[Provided data]

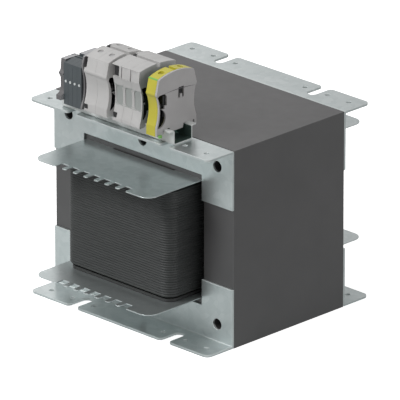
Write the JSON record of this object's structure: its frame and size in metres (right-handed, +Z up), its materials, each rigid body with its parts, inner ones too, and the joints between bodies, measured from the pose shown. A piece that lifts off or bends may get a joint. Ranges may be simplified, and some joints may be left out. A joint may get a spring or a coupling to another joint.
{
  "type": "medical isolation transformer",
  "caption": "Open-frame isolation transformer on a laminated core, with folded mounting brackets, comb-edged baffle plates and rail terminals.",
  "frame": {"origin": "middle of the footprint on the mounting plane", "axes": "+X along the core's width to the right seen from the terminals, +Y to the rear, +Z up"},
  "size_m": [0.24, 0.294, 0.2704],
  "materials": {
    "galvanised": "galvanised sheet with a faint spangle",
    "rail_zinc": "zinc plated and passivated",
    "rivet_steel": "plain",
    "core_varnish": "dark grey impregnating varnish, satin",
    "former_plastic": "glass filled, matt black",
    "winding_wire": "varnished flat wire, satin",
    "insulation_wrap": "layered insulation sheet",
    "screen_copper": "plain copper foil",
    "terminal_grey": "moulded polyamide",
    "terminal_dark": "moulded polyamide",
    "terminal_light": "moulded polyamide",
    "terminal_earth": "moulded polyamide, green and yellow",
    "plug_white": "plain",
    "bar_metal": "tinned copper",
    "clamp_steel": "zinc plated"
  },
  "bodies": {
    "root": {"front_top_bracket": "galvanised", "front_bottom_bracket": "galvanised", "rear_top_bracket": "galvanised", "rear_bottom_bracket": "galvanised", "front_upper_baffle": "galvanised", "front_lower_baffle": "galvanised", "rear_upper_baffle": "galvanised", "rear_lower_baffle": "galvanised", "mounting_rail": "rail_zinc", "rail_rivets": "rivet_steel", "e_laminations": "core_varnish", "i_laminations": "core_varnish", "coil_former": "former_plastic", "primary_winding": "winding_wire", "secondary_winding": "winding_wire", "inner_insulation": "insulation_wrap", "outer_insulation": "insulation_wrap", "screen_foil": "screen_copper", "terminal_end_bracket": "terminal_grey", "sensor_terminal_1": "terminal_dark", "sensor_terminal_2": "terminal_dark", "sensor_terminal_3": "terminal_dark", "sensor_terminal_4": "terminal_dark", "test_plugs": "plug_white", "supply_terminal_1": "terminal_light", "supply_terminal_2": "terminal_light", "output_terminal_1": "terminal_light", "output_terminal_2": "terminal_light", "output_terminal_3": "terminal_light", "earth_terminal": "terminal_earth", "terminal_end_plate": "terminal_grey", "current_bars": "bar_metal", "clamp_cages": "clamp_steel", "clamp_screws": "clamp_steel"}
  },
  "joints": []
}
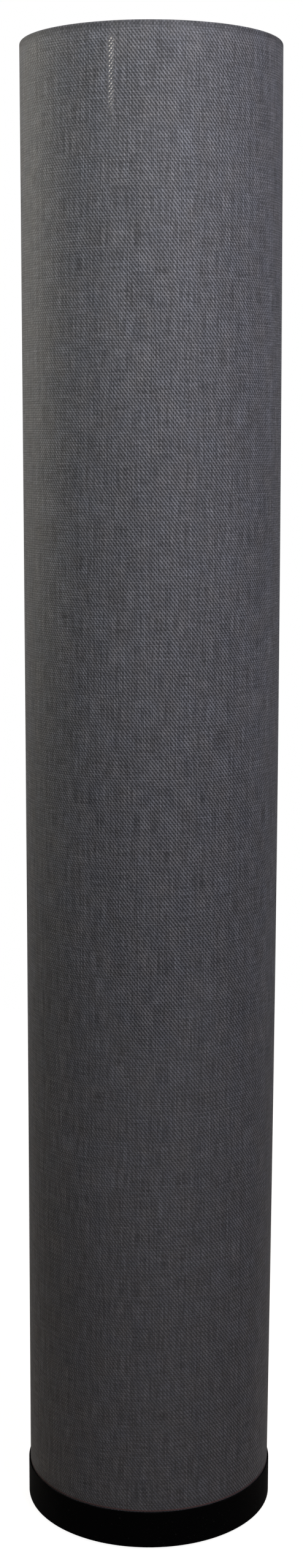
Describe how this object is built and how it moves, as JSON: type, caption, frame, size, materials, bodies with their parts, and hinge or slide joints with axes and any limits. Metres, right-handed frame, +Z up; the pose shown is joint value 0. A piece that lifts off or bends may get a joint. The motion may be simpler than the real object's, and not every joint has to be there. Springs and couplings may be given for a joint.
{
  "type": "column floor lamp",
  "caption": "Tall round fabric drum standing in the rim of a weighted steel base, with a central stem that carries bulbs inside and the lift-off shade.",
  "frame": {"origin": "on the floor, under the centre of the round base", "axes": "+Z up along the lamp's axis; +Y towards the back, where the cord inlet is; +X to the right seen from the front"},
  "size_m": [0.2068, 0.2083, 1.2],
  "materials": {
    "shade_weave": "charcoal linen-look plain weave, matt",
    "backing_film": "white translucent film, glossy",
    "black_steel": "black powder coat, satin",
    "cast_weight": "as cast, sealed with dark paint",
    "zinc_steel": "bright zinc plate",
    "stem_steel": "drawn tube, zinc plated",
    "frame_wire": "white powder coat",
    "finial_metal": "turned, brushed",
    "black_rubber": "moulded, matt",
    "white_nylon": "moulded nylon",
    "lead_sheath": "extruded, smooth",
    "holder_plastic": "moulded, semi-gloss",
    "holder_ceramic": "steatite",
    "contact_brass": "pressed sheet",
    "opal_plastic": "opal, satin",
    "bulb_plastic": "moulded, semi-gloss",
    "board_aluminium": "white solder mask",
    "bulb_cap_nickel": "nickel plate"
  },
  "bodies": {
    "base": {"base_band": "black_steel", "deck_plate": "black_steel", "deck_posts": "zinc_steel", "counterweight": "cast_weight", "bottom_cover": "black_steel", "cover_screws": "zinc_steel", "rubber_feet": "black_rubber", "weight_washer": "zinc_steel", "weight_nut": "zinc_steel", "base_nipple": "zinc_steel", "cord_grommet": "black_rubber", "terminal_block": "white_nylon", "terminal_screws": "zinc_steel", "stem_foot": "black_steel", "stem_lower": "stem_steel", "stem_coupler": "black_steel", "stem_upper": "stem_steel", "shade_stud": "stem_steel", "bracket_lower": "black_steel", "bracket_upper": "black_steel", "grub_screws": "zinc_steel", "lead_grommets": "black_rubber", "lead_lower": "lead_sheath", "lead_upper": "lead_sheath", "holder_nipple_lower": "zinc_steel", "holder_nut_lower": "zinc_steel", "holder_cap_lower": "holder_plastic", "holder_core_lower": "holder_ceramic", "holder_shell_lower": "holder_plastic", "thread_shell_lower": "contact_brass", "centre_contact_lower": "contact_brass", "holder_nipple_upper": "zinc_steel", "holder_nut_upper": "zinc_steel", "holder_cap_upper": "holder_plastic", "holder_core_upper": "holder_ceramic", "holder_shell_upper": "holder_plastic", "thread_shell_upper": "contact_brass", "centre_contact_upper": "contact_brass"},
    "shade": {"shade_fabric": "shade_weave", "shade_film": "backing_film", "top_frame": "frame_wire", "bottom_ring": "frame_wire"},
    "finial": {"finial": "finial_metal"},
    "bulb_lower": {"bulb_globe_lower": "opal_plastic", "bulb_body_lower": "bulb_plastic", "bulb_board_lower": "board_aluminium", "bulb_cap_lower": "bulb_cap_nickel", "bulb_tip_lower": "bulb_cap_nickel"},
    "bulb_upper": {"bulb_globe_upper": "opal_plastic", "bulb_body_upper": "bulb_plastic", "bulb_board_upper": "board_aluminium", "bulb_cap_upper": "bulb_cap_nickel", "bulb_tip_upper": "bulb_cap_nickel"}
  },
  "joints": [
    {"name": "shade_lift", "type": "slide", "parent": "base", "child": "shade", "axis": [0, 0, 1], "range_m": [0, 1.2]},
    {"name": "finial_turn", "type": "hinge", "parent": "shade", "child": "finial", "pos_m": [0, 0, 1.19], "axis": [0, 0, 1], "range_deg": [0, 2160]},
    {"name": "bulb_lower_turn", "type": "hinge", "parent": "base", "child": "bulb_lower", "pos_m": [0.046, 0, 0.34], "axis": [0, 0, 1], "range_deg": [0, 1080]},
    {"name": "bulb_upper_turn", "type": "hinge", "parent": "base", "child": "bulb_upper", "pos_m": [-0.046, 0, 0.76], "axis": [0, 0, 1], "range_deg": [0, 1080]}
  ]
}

[Description of the task]
Pull out all lines of the data with the string "slide".

[Result of the task]
Describe how this object is built and how it moves, as JSON: type, caption, frame, size, materials, bodies with their parts, and hinge or slide joints with axes and any limits. Metres, right-handed frame, +Z up; the pose shown is joint value 0. A piece that lifts off or bends may get a joint. The motion may be simpler than the real object's, and not every joint has to be there. Springs and couplings may be given for a joint.
    {"name": "shade_lift", "type": "slide", "parent": "base", "child": "shade", "axis": [0, 0, 1], "range_m": [0, 1.2]},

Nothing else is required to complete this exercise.